Minha filha respondeu muito melhor como um anticonvulsivante do que com o CBD (canabidiol). Precisamos do apoio de entidades, como a Fiocruz, para que sejam viabilizadas a produção e a distribuição de extrato nacional. Nós temos pressa, nosso tempo não é tempo político nem econômico, é o tempo incerto e urgente entre a vida e a morte”, disse Margarete Brito.
Margarete é uma das mães que lutam pela descriminalização da maconha para fins medicinais. Sua filha é portadora de CDKL5, uma síndrome sem cura, com epilepsia de difícil controle, que pode causar convulsões diárias.
O diretor da Anvisa, Ivo Bucaresky, falou das dificuldades para se registrar o canabidiol na agência do Ministério da Saúde:
“Nós somos um polo passivo do processo. O registro de medicamento tem que ser pedido por um laboratório, e até hoje não houve esse pedido para registrar o canabidiol. A questão desses laboratórios é de terminar as pesquisas clínicas, comprovando a efetividade e a segurança do canabidiol. Sabemos que o extrato tem isso pelas experiências que as famílias estão tendo, mas os laboratórios precisam também ter, para um registro com de uma série de pesquisas dentro de regras científicas que estão sendo feitas por diversas universidades. Nós da Anvisa esperamos que, em breve, alguém entre com esse pedido de registro”, disse Ivo Bucaresky.
A neurocientista da Fundação Oswaldo Cruz (Fiocruz) Cecília Hedin afirmou que as pesquisas que realizadas no país, sobre a maconha medicinal, caminham a passos lentos, em função da proibição. “Sabemos que os canabinóides são promotores de saúde, e queremos que a pesquisa e a produção ande mais depressa. Mas, pra isso, é preciso descriminalizá-la”, disse Hedin.
REFÊRENCIAS CHILENAS
No Chile a situação é promissora, contando inclusive com o apoio do Ministério da Saúde do país. Duas chilenas participaram da audiência de hoje, para relatar a experiência com a liberação do uso da maconha medicinal – onde já existe plantio para o tratamento de 4.000 pacientes.

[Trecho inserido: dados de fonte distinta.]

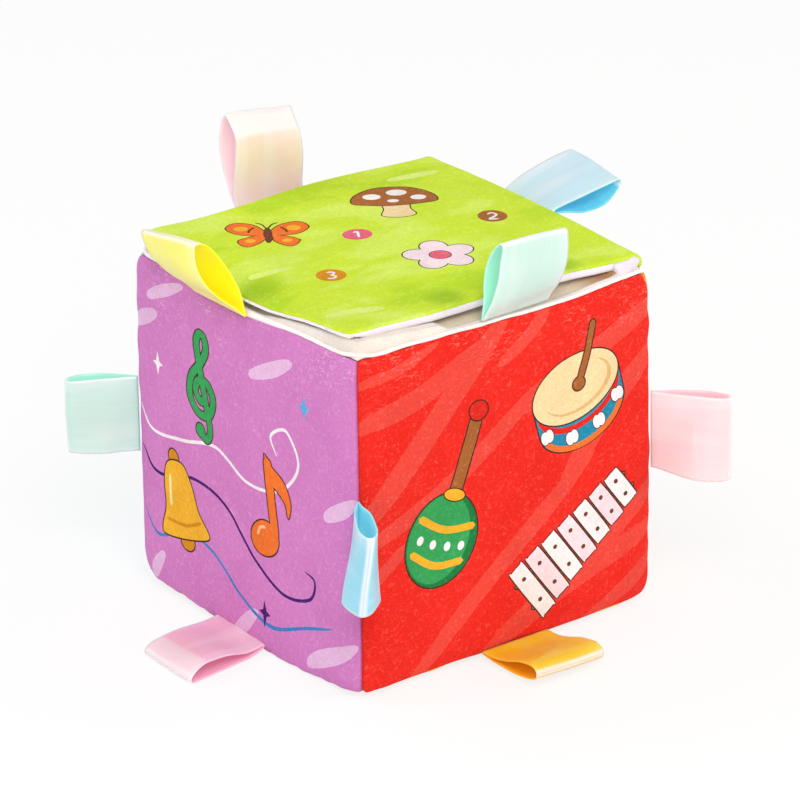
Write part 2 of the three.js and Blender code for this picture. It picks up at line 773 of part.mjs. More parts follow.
const emptyCap = carved(plate(boxShape(0), upperUnder, boxHeight), { cut: [upperCavity] });
const speakerSeat = carved(rimOuter, { cut: [rimInner] });
const capFittings = [speakerSeat, ...upperBosses];
const capCuts = [buttonHole, ...grilleHoles, ...upperHoles];
addBoxPiece("case_upper", carved(emptyCap, { joined: capFittings, cut: capCuts }), "casePlastic");

// Round piece turned about an upright axis through x, y: the profile is radius and height pairs
function turned(profile, x, y, segments = 28) {
  const geometry = new THREE.LatheGeometry(profile.map(([r, z]) => new THREE.Vector2(r, z)), segments);
  return geometry.rotateX(Math.PI / 2).translate(x, y, 0);
}

// Screw with its head down
function screw(x, y, headZ, topZ) {
  const shaftZ = headZ + screwHeadHeight;
  const profile = [
    [0, headZ],
    [screwHeadRadius, headZ],
    [screwHeadRadius, shaftZ],
    [screwShaftRadius, shaftZ],
    [screwShaftRadius, topZ],
    [0, topZ],
  ];
  return turned(profile, x, y, 14);
}
bossPlaces.forEach(([x, y], i) => {
  const headZ = caseScrewSink - gap - screwHeadHeight;
  addBoxPiece(`case_screw_${i + 1}`, screw(x, y, headZ, caseScrewEnd), "steel");
});

// Speaker: basket under the roof, cone in the basket and magnet below it
const flangeTop = innerTop - gap;
const flangeUnder = flangeTop - speakerFlange;
const basketFloor = flangeTop - speakerDepth;
const basketShoulder = speakerThroat + flangeUnder - basketFloor;
const basketProfile = [
  [speakerHole, basketFloor],
  [speakerThroat, basketFloor],
  [basketShoulder, flangeUnder],
  [speakerRadius, flangeUnder],
  [speakerRadius, flangeTop],
  [basketShoulder - speakerWall, flangeTop],
  [basketShoulder - speakerWall, flangeUnder],
  [speakerThroat - speakerWall / 2, basketFloor + speakerWall],
  [speakerHole, basketFloor + speakerWall],
  [speakerHole, basketFloor],
];
addBoxPiece("speaker_basket", turned(basketProfile, speakerX, 0), "steel");

const coneRim = basketShoulder - speakerWall - gap;
const coneFloor = basketFloor + speakerWall + gap;
const coneProfile = [
  [0, coneFloor],
  [coneHeart, coneFloor],
  [coneRim, flangeUnder + gap],
  [coneRim, flangeTop],
  [coneRim - conePaper, flangeTop],
  [coneHeart, coneFloor + 2 * conePaper],
  [coneHeart / 2, coneFloor + 3 * conePaper],
  [0, coneFloor + 4 * conePaper],
];
addBoxPiece("speaker_cone", turned(coneProfile, speakerX, 0), "paperCone");
addBoxPiece(
  "speaker_magnet",
  upright(magnetRadius, speakerX, 0, basketFloor - gap - magnetHeight, basketFloor - gap, 28),
  "magnet",
);

// Circuit board with its covered chip
const boardTop = boardUnderside + boardThickness;
const boardX1 = boardX0 + boardLength;
const board = block(boardX0, boardX1, -boardWidth / 2, boardWidth / 2, boardUnderside, boardTop);
addBoxPiece("circuit_board", board, "board");
const chipProfile = [[0, boardTop + gap]];
for (let i = 0; i <= chipSteps; i++) {
  const angle = (i / chipSteps) * (Math.PI / 2);
  chipProfile.push([chipRadius * Math.cos(angle), boardTop + gap + chipHeight * Math.sin(angle)]);
}
addBoxPiece("chip_cover", turned(chipProfile, buttonX, chipY, 14), "epoxy");

// Play button: cap, flange under the roof and stem above the board
const flangeZ1 = innerTop - gap;
const flangeZ0 = flangeZ1 - buttonFlangeHeight;
const buttonTop = boxHeight + buttonProud;
const stemEnd = boardTop + buttonTravel + gap;
const buttonProfile = [
  [0, stemEnd],
  [stemRadius, stemEnd],
  [stemRadius, flangeZ0],
  [buttonRadius + buttonFlange, flangeZ0],
  [buttonRadius + buttonFlange, flangeZ1],
  [buttonRadius, flangeZ1],
  [buttonRadius, buttonTop - buttonEdge],
  [buttonRadius - buttonEdge, buttonTop],
  [0, buttonTop],
];
addBoxPiece("play_button", turned(buttonProfile, buttonX, 0), "buttonPlastic");

// A coil wound about an axis, as one tube: the frame's columns are across, across and along
function coil({ radius, endRadius, turns, wire, length, frame }) {
  const steps = turns * springStepsPerTurn;
  const points = [];
  const triangles = [];
  for (let i = 0; i <= steps; i++) {
    const turn = (i / steps) * turns * Math.PI * 2;
    const share = i / steps;
    const reach = radius + (endRadius - radius) * share;
    for (let k = 0; k < springSides; k++) {
      const a = (k / springSides) * Math.PI * 2;
      const r = reach + (wire / 2) * Math.cos(a);
      const rise = wire / 2 + (length - wire) * share + (wire / 2) * Math.sin(a);
      points.push(frame(r * Math.cos(turn), r * Math.sin(turn), rise));
    }
  }
  const at = (i, k) => i * springSides + (k % springSides);
  for (let i = 0; i < steps; i++) {
    for (let k = 0; k < springSides; k++) {
      triangles.push([at(i, k), at(i + 1, k), at(i + 1, k + 1)]);
      triangles.push([at(i, k), at(i + 1, k + 1), at(i, k + 1)]);
    }
  }
  for (let k = 1; k + 1 < springSides; k++) {
    triangles.push([at(0, 0), at(0, k), at(0, k + 1)]);
    triangles.push([at(steps, 0), at(steps, k + 1), at(steps, k)]);
  }
  return closedGeometry(points, triangles);
}

const springUnder = boardTop + gap;
const springLength = flangeZ0 - gap - springUnder;
addBoxPiece(
  "button_spring",
  coil({
    radius: springRadius,
    endRadius: springRadius,
    turns: springTurns,
    wire: springWire,
    length: springLength,
    frame: (x, y, rise) => [buttonX + x, y, springUnder + rise],
  }),
  "steel",
);

// Cells lie along Y, with a flat contact at one end and a coiled one at the other
for (let i = 0; i < cellCount; i++) {
  const cell = new THREE.CylinderGeometry(cellRadius, cellRadius, cellHeight, 24);
  cell.translate(buttonX, cellY0 + cellHeight / 2 + i * (cellHeight + gap), cellZ);
  addBoxPiece(`cell_${i + 1}`, cell, "steel");
}
const contactPlate = block(
  buttonX - contactHalf,
  buttonX + contactHalf,
  plateY,
  plateY + contactThickness,
  cellZ - contactHalf,
  cellZ + contactHalf,
);
addBoxPiece("contact_plate", contactPlate, "brass");
addBoxPiece(
  "contact_spring",
  coil({
    radius: contactHalf,
    endRadius: contactHalf / 2,
    turns: contactSpringTurns,
    wire: contactThickness,
    length: contactSpringLength,
    frame: (x, y, rise) => [buttonX + y, springEndY + rise, cellZ + x],
  }),
  "brass",
);

const doorPlate = block(buttonX - doorX, buttonX + doorX, doorY0, doorY1, 0, doorTopZ);
const doorCuts = [
  upright(hole, buttonX, doorScrewY, -gap, doorTopZ + gap, 14),
  upright(headHole, buttonX, doorScrewY, -gap, screwHeadHeight + gap, 14),
];
addBoxPiece("battery_door", carved(doorPlate, { cut: doorCuts }), "casePlastic");
addBoxPiece("door_screw", screw(buttonX, doorScrewY, 0, doorScrewEnd), "steel");

// Leads from the board to the speaker and to the cells' contacts
function lead(stops) {
  const curve = new THREE.CatmullRomCurve3(stops.map(([x, y, z]) => new THREE.Vector3(x, y, z)));
  return bar(curve, wireRadius, 16, 3);
}
const leadZ = boardTop + gap + wireRadius;
const tagX = speakerX + speakerThroat;
for (const [name, side, finish] of [
  ["speaker_lead_1", -1, "redWire"],
  ["speaker_lead_2", 1, "blackWire"],
]) {
  const stops = [
    [tagX + gap, side * 5, basketFloor + wireRadius],
    [tagX + 2.5, side * 7, boardTop - 1],
    [boardX0 + 0.5, side * 9, leadZ],
    [boardX0 + 3.5, side * 9.5, leadZ],
  ];
  addBoxPiece(name, lead(stops), finish);
}
const underBoard = boardUnderside - gap - wireRadius;
const besideContact = gap + wireRadius;
const contactTop = cellZ + contactHalf;
const plateBack = plateY + contactThickness + besideContact;
const plateLead = [
  [buttonX, plateBack, contactTop - 0.5],
  [buttonX, plateBack + 0.5, contactTop + 1],
  [buttonX, plateBack + 2, underBoard - 0.2],
  [buttonX, plateBack + 4, underBoard],
];
const coilTop = contactTop + contactThickness / 2 + besideContact;
const springLead = [
  [buttonX, springEndY + 0.8, coilTop],
  [buttonX, springEndY - 0.6, coilTop + 0.6],
  [buttonX, springEndY - 2.5, underBoard - 0.2],
  [buttonX, springEndY - 4.5, underBoard],
];
addBoxPiece("battery_lead_1", lead(plateLead), "redWire");
addBoxPiece("battery_lead_2", lead(springLead), "blackWire");

export default cube;
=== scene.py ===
# A soft activity cube: velour panels over foam, a padded cover that opens like a book,
# satin loops along the edges and a press-to-play sound box inside.
# Shapes are worked out in millimetres and turned to metres when a mesh is made.
import math
import bmesh
import bpy
import numpy as np
from mathutils import Matrix, Vector
from mathutils.geometry import delaunay_2d_cdt
from mathutils.kdtree import KDTree


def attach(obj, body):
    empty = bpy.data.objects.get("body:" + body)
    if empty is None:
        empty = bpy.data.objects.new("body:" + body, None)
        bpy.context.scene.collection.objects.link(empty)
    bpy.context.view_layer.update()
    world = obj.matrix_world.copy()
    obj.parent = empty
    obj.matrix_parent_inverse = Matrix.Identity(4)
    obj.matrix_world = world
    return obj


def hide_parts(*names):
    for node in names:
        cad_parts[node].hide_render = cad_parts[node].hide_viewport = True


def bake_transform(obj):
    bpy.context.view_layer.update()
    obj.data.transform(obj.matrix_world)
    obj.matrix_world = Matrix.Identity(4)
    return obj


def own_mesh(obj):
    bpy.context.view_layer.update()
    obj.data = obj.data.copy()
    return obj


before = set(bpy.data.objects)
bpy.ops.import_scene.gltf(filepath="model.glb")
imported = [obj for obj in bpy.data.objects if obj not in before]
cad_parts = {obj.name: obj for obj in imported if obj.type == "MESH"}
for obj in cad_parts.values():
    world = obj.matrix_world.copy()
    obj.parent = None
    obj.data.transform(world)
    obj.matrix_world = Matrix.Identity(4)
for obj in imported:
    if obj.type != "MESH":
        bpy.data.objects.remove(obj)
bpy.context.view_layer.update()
mm = 0.001
scene = bpy.context.scene
scene.view_settings.view_transform = "Standard"

# The photo's camera: a long lens, a little above, with the block's middle just off centre
camera = {"azimuth": -37.2, "elevation": 23.88, "roll": -0.92, "distance": 2200, "lens": 324.6,
          "right": 1.98, "up": 6.83, "middle": (0, 0, 56.52)}


def addCamera():
    az, el, lean = (math.radians(camera[k]) for k in ("azimuth", "elevation", "roll"))
    back = Vector((math.sin(az) * math.cos(el), -math.cos(az) * math.cos(el), math.sin(el)))
    level = (-back).cross(Vector((0, 0, 1))).normalized()
    rise = back.cross(level)
    right = level * math.cos(lean) + rise * math.sin(lean)
    up = rise * math.cos(lean) - level * math.sin(lean)
    place = Vector(camera["middle"]) + right * camera["right"] + up * camera["up"]
    place += back * camera["distance"]
    data = bpy.data.cameras.new("camera")
    data.lens = camera["lens"]
    data.clip_end = 50
    item = bpy.data.objects.new("camera", data)
    item.matrix_world = Matrix.LocRotScale(
        place * mm, Matrix((right, up, back)).transposed().to_quaternion(), None)
    scene.collection.objects.link(item)
    scene.camera = item


addCamera()
print("camera made")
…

“O cultivo é parte dos direitos humanos. Um recurso desses não deve ser negado para alívio da dor ou sofrimento de alguém. Nossa motivação é ajudar os pacientes, e temos uma fundação que auxilia centenas de famílias. Organizamos o primeiro Seminário Internacional de Cannabis Medicinal de Santiago, com patrocínio do Ministério da Saúde, da Universidade de Valparaíso, Câmara de Deputados e do Colégio de Químicos e Farmacêuticos e Bioquímicos do Chile. Queremos ajudar o Brasil a avançar nesse tema. É preciso usar a informação para derrubar os preconceitos”, disse a presidente da Fundação Daya, a famosa atriz chilena Ana Maria Gazmuri.
Criada há três anos, a Fundação Daya tem por objetivo pesquisar e disseminar informações sobre a cannabis e promover o seu uso de forma adequada, com apoio de médicos.
Em um depoimento emocionado, Paulina Bobadilla, da Fundação MamáCultiva Chile, falou da dificuldade que enfrentou com sua filha de sete anos, que sofre de epilepsia refratária. Atualmente, graças à descriminalização da droga, ela consegue tratar a filha com o óleo de cannabis:
“No começo foi difícil e doloroso. A medicina tradicional foi ineficaz e muito cara. Isso faz três anos, quando não tínhamos mais esperanças, e os médicos não sabiam mais o que fazer. Minha filha tomava muitos anticonvulsivos, que a deixavam em outro mundo, completamente desnorteada. Muitas mães aqui do Brasil estão passando por isso também, e, por isso, temos que estar unidas para enfrentar esse mundo proibicionista, que nos abandonou por todos esses anos. No Chile já foi conquistado, na Argentina está sendo e no Brasil também vai ser”, disse Paulina Bobadilla.